No município, sem detalhar quantos, a Secretaria municipal de Saúde afirma que abrirá novos leitos nos próximos dias. Estão sendo contratados, segundo a prefeitura, 532 profissionais, sendo 138 para o Hospital Municipal Souza Aguiar, que ganhou 40 dos 363 novos leitos criados desde o início do ano. Já o governo do Rio afirma que contratará 160 leitos da iniciativa privada e, até 2 de abril, disponibilizará 27 leitos da rede estadual. Além disso, o plano anunciado quinta-feira pelo governador em exercício Cláudio Castro é de uma ação conjunta com o Ministério da Saúde para abrir outros 557 leitos nos próximos dias, 324 deles de UTI, com regulação pelo estado, mas força de trabalho e gestão da União.

Nos hospitais federais, a previsão é que 59 desses leitos sejam abertos esta semana. Porém, essa mesma rede ainda precisa preencher 567 vagas de um chamamento de 4.117 profissionais e suprir os quadros de demitidos ao longo dos últimos meses, após o fim de contratos temporários.

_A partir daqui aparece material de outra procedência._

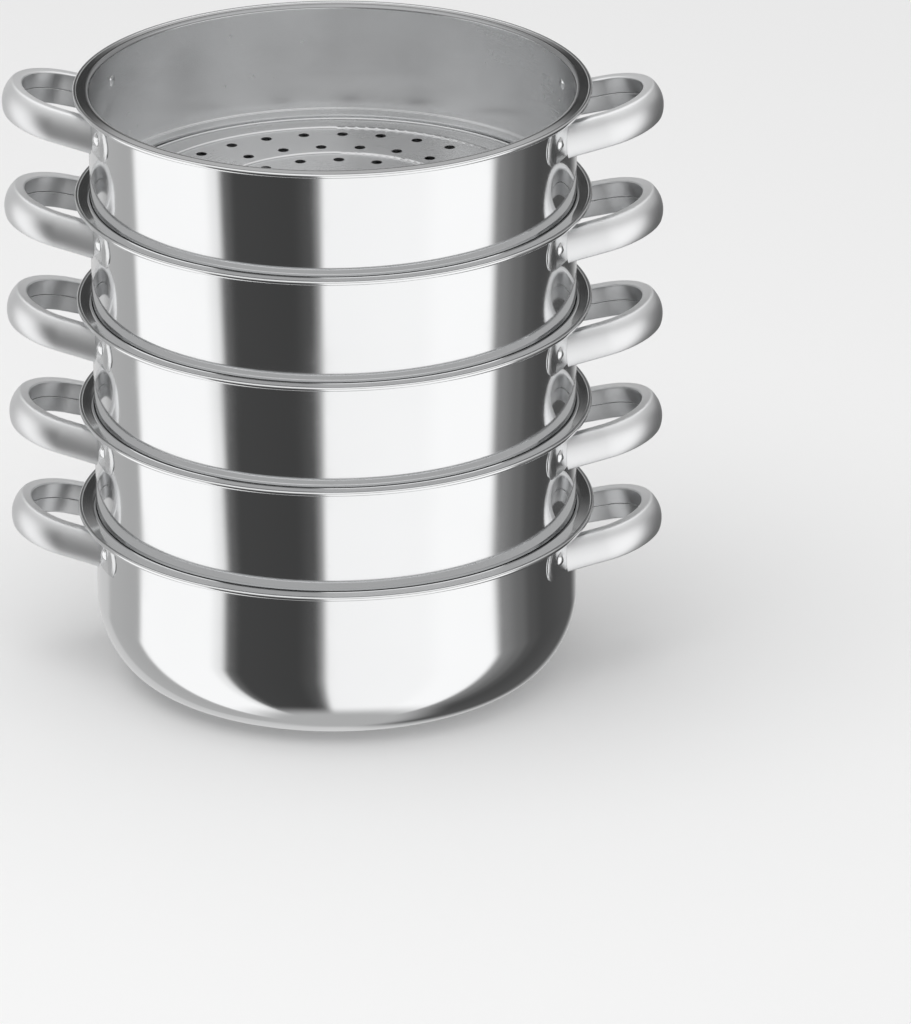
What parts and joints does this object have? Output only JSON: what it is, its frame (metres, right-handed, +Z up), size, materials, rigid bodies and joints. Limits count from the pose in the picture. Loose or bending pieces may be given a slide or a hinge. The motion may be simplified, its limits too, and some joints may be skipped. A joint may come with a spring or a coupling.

O Conselho Regional de Enfermagem do Rio (Coren-RJ) diz que, com a pandemia, o aumento dos afastamentos e os cortes de contratos aumentaram o déficit de pessoal. Só na área de enfermagem, essa defasagem cresceu 20%. Apenas na rede federal, aponta o conselho, faltam 1.220 enfermeiros, técnicos e auxiliares. Nos oito grandes hospitais municipais do Rio, são 1.897 profissionais a menos do que indicam os protocolos.

— Esse quadro ocorre quando muitos enfermeiros ainda sequer receberam a vacina contra a Covid — diz Lilian Behring, presidente do Coren.